> _Job_:
Give the data below again, word for word.

════════════════

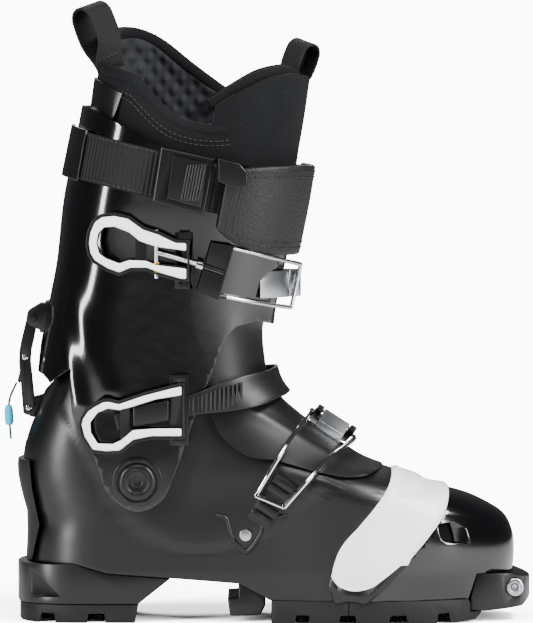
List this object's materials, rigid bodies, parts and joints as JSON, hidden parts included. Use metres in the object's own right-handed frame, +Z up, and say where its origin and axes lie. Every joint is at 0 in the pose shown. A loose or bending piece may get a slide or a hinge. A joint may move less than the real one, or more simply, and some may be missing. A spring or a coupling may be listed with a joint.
{
  "type": "alpine touring boot",
  "caption": "Ski touring boot with a hinged cuff, flexing toe bellows, lever buckles, a cam power strap and a walk mechanism.",
  "frame": {"origin": "bottom centre of the boot's bounding box, without its free cord, on the floor", "axes": "+X to the toe, +Z up, -Y to the outer side of a right foot"},
  "size_m": [0.318, 0.128, 0.3735],
  "materials": {
    "shell_black": "satin moulded plastic",
    "gloss_black": "polished moulded plastic",
    "tongue_grey": "matte moulded plastic",
    "white_plastic": "satin elastomer",
    "white_lever": "painted forging",
    "foam": "moulded foam",
    "bush_plastic": "turned plastic",
    "liner_fabric": "woven fabric on foam",
    "webbing": "ribbed webbing",
    "pad_leather": "synthetic leather",
    "sole_rubber": "matte rubber",
    "hardware_black": "satin black",
    "strap_plastic": "satin flexible plastic",
    "steel": "brushed",
    "chrome": "polished",
    "cord": "thin cord",
    "cyan_plastic": "gloss plastic"
  },
  "bodies": {
    "shell": {"rear_shell": "shell_black", "toe_bellows": "white_plastic", "shell_tongue": "tongue_grey", "boot_board": "foam", "footbed": "foam", "liner_foot": "liner_fabric", "pivot_bush_lateral": "bush_plastic", "pivot_bush_medial": "bush_plastic", "pivot_bolt_lateral": "hardware_black", "pivot_bolt_medial": "hardware_black", "heel_block": "shell_black", "heel_outsole": "sole_rubber", "forefoot_outsole": "sole_rubber", "second_heel": "hardware_black", "heel_rand": "sole_rubber", "instep_buckle_base": "steel", "instep_lever_pin": "steel", "instep_rack": "hardware_black", "instep_rivet": "hardware_black", "walk_lug": "hardware_black"},
    "toe": {"toe_shell": "gloss_black", "toe_outsole": "sole_rubber", "toe_block": "hardware_black", "tech_insert_lateral": "steel", "tech_insert_medial": "steel"},
    "cuff": {"cuff": "gloss_black", "rear_spoiler": "shell_black", "liner_cuff": "liner_fabric", "liner_tongue": "liner_fabric", "rear_pull_loop": "webbing", "front_pull_loop": "webbing", "cuff_buckle_base": "hardware_black", "cuff_catch": "steel", "ankle_buckle_base": "hardware_black", "ankle_ladder_strap": "strap_plastic", "ankle_ratchet": "hardware_black", "ankle_strap_anchor": "steel", "power_strap": "webbing", "strap_keeper": "hardware_black", "strap_cam_frame": "hardware_black", "strap_cam_pin": "steel", "power_strap_pad": "pad_leather", "strap_hook": "hardware_black", "walk_bracket": "hardware_black"},
    "cuff_lever": {"cuff_lever": "white_lever"},
    "cuff_bail": {"cuff_rod": "chrome", "cuff_bail": "steel"},
    "ankle_lever": {"ankle_lever": "white_lever"},
    "instep_lever": {"instep_lever": "hardware_black"},
    "instep_bail": {"instep_bail": "chrome"},
    "strap_cam": {"strap_cam": "hardware_black"},
    "walk_link": {"walk_link": "hardware_black", "walk_link_pin": "steel", "walk_latch_pin": "steel", "walk_spring": "chrome"},
    "walk_latch": {"walk_latch": "steel", "walk_cord": "cord", "walk_bead": "cyan_plastic"}
  },
  "joints": [
    {"name": "toe_flex", "type": "hinge", "parent": "shell", "child": "toe", "pos_m": [0.045, 0.00399, 0.014], "axis": [0, -1, 0], "range_deg": [0, 20], "stiffness_Nm_per_rad": 12, "deforming": ["toe_bellows", "liner_foot", "footbed"]},
    {"name": "cuff_flex", "type": "hinge", "parent": "shell", "child": "cuff", "pos_m": [-0.0816, 0.00399, 0.0858], "axis": [0, 1, 0], "range_deg": [-10, 12], "stiffness_Nm_per_rad": 14, "deforming": ["liner_cuff", "liner_tongue", "shell_tongue", "ankle_ladder_strap"]},
    {"name": "walk_link_turn", "type": "hinge", "parent": "shell", "child": "walk_link", "pos_m": [-0.1482, 0.00399, 0.1272], "axis": [0, 1, 0], "range_deg": [-17.2, 20.6]},
    {"name": "walk_latch_pull", "type": "hinge", "parent": "walk_link", "child": "walk_latch", "pos_m": [-0.1504, 0.00399, 0.1578], "axis": [0, 1, 0], "range_deg": [0, 22], "stiffness_Nm_per_rad": 0.02},
    {"name": "cuff_lever_open", "type": "hinge", "parent": "cuff", "child": "cuff_lever", "pos_m": [-0.053, -0.05428, 0.218], "axis": [0, 0, 1], "range_deg": [0, 100]},
    {"name": "cuff_bail_turn", "type": "hinge", "parent": "cuff_lever", "child": "cuff_bail", "pos_m": [-0.07, -0.05428, 0.218], "axis": [0, 0, 1], "range_deg": [-140, 0]},
    {"name": "ankle_lever_open", "type": "hinge", "parent": "cuff", "child": "ankle_lever", "pos_m": [-0.056, -0.05441, 0.128], "axis": [0, 0, 1], "range_deg": [0, 100]},
    {"name": "instep_lever_open", "type": "hinge", "parent": "shell", "child": "instep_lever", "pos_m": [0.03785, 0.00099, 0.12008], "axis": [0.8425, 0, -0.5388], "range_deg": [0, 95]},
    {"name": "instep_bail_turn", "type": "hinge", "parent": "instep_lever", "child": "instep_bail", "pos_m": [0.03591, 0.01348, 0.11706], "axis": [0.8425, 0, -0.5388], "range_deg": [-133, 0]},
    {"name": "strap_cam_open", "type": "hinge", "parent": "cuff", "child": "strap_cam", "pos_m": [-0.06, -0.06222, 0.268], "axis": [-0.1318, 0, -0.9913], "range_deg": [0, 70]}
  ],
  "couplings": [
    {"joint": "walk_link_turn", "follows": "cuff_flex", "ratio": 1.7},
    {"joint": "cuff_bail_turn", "follows": "cuff_lever_open", "ratio": -1.35},
    {"joint": "instep_bail_turn", "follows": "instep_lever_open", "ratio": -1.35}
  ]
}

════════════════

> _Right answer_:
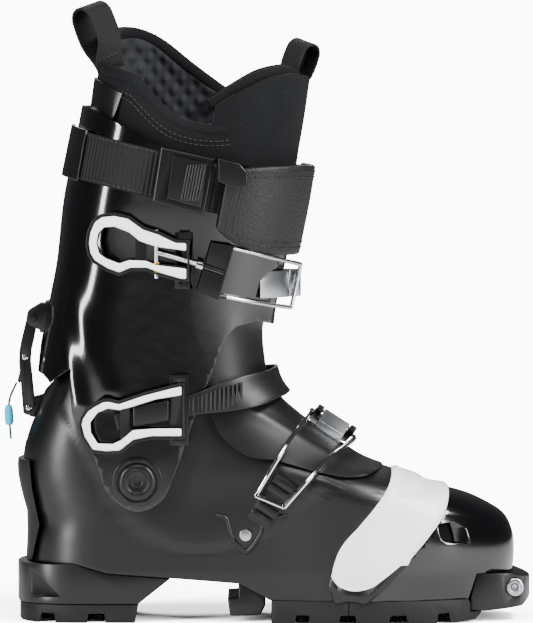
List this object's materials, rigid bodies, parts and joints as JSON, hidden parts included. Use metres in the object's own right-handed frame, +Z up, and say where its origin and axes lie. Every joint is at 0 in the pose shown. A loose or bending piece may get a slide or a hinge. A joint may move less than the real one, or more simply, and some may be missing. A spring or a coupling may be listed with a joint.
{
  "type": "alpine touring boot",
  "caption": "Ski touring boot with a hinged cuff, flexing toe bellows, lever buckles, a cam power strap and a walk mechanism.",
  "frame": {"origin": "bottom centre of the boot's bounding box, without its free cord, on the floor", "axes": "+X to the toe, +Z up, -Y to the outer side of a right foot"},
  "size_m": [0.318, 0.128, 0.3735],
  "materials": {
    "shell_black": "satin moulded plastic",
    "gloss_black": "polished moulded plastic",
    "tongue_grey": "matte moulded plastic",
    "white_plastic": "satin elastomer",
    "white_lever": "painted forging",
    "foam": "moulded foam",
    "bush_plastic": "turned plastic",
    "liner_fabric": "woven fabric on foam",
    "webbing": "ribbed webbing",
    "pad_leather": "synthetic leather",
    "sole_rubber": "matte rubber",
    "hardware_black": "satin black",
    "strap_plastic": "satin flexible plastic",
    "steel": "brushed",
    "chrome": "polished",
    "cord": "thin cord",
    "cyan_plastic": "gloss plastic"
  },
  "bodies": {
    "shell": {"rear_shell": "shell_black", "toe_bellows": "white_plastic", "shell_tongue": "tongue_grey", "boot_board": "foam", "footbed": "foam", "liner_foot": "liner_fabric", "pivot_bush_lateral": "bush_plastic", "pivot_bush_medial": "bush_plastic", "pivot_bolt_lateral": "hardware_black", "pivot_bolt_medial": "hardware_black", "heel_block": "shell_black", "heel_outsole": "sole_rubber", "forefoot_outsole": "sole_rubber", "second_heel": "hardware_black", "heel_rand": "sole_rubber", "instep_buckle_base": "steel", "instep_lever_pin": "steel", "instep_rack": "hardware_black", "instep_rivet": "hardware_black", "walk_lug": "hardware_black"},
    "toe": {"toe_shell": "gloss_black", "toe_outsole": "sole_rubber", "toe_block": "hardware_black", "tech_insert_lateral": "steel", "tech_insert_medial": "steel"},
    "cuff": {"cuff": "gloss_black", "rear_spoiler": "shell_black", "liner_cuff": "liner_fabric", "liner_tongue": "liner_fabric", "rear_pull_loop": "webbing", "front_pull_loop": "webbing", "cuff_buckle_base": "hardware_black", "cuff_catch": "steel", "ankle_buckle_base": "hardware_black", "ankle_ladder_strap": "strap_plastic", "ankle_ratchet": "hardware_black", "ankle_strap_anchor": "steel", "power_strap": "webbing", "strap_keeper": "hardware_black", "strap_cam_frame": "hardware_black", "strap_cam_pin": "steel", "power_strap_pad": "pad_leather", "strap_hook": "hardware_black", "walk_bracket": "hardware_black"},
    "cuff_lever": {"cuff_lever": "white_lever"},
    "cuff_bail": {"cuff_rod": "chrome", "cuff_bail": "steel"},
    "ankle_lever": {"ankle_lever": "white_lever"},
    "instep_lever": {"instep_lever": "hardware_black"},
    "instep_bail": {"instep_bail": "chrome"},
    "strap_cam": {"strap_cam": "hardware_black"},
    "walk_link": {"walk_link": "hardware_black", "walk_link_pin": "steel", "walk_latch_pin": "steel", "walk_spring": "chrome"},
    "walk_latch": {"walk_latch": "steel", "walk_cord": "cord", "walk_bead": "cyan_plastic"}
  },
  "joints": [
    {"name": "toe_flex", "type": "hinge", "parent": "shell", "child": "toe", "pos_m": [0.045, 0.00399, 0.014], "axis": [0, -1, 0], "range_deg": [0, 20], "stiffness_Nm_per_rad": 12, "deforming": ["toe_bellows", "liner_foot", "footbed"]},
    {"name": "cuff_flex", "type": "hinge", "parent": "shell", "child": "cuff", "pos_m": [-0.0816, 0.00399, 0.0858], "axis": [0, 1, 0], "range_deg": [-10, 12], "stiffness_Nm_per_rad": 14, "deforming": ["liner_cuff", "liner_tongue", "shell_tongue", "ankle_ladder_strap"]},
    {"name": "walk_link_turn", "type": "hinge", "parent": "shell", "child": "walk_link", "pos_m": [-0.1482, 0.00399, 0.1272], "axis": [0, 1, 0], "range_deg": [-17.2, 20.6]},
    {"name": "walk_latch_pull", "type": "hinge", "parent": "walk_link", "child": "walk_latch", "pos_m": [-0.1504, 0.00399, 0.1578], "axis": [0, 1, 0], "range_deg": [0, 22], "stiffness_Nm_per_rad": 0.02},
    {"name": "cuff_lever_open", "type": "hinge", "parent": "cuff", "child": "cuff_lever", "pos_m": [-0.053, -0.05428, 0.218], "axis": [0, 0, 1], "range_deg": [0, 100]},
    {"name": "cuff_bail_turn", "type": "hinge", "parent": "cuff_lever", "child": "cuff_bail", "pos_m": [-0.07, -0.05428, 0.218], "axis": [0, 0, 1], "range_deg": [-140, 0]},
    {"name": "ankle_lever_open", "type": "hinge", "parent": "cuff", "child": "ankle_lever", "pos_m": [-0.056, -0.05441, 0.128], "axis": [0, 0, 1], "range_deg": [0, 100]},
    {"name": "instep_lever_open", "type": "hinge", "parent": "shell", "child": "instep_lever", "pos_m": [0.03785, 0.00099, 0.12008], "axis": [0.8425, 0, -0.5388], "range_deg": [0, 95]},
    {"name": "instep_bail_turn", "type": "hinge", "parent": "instep_lever", "child": "instep_bail", "pos_m": [0.03591, 0.01348, 0.11706], "axis": [0.8425, 0, -0.5388], "range_deg": [-133, 0]},
    {"name": "strap_cam_open", "type": "hinge", "parent": "cuff", "child": "strap_cam", "pos_m": [-0.06, -0.06222, 0.268], "axis": [-0.1318, 0, -0.9913], "range_deg": [0, 70]}
  ],
  "couplings": [
    {"joint": "walk_link_turn", "follows": "cuff_flex", "ratio": 1.7},
    {"joint": "cuff_bail_turn", "follows": "cuff_lever_open", "ratio": -1.35},
    {"joint": "instep_bail_turn", "follows": "instep_lever_open", "ratio": -1.35}
  ]
}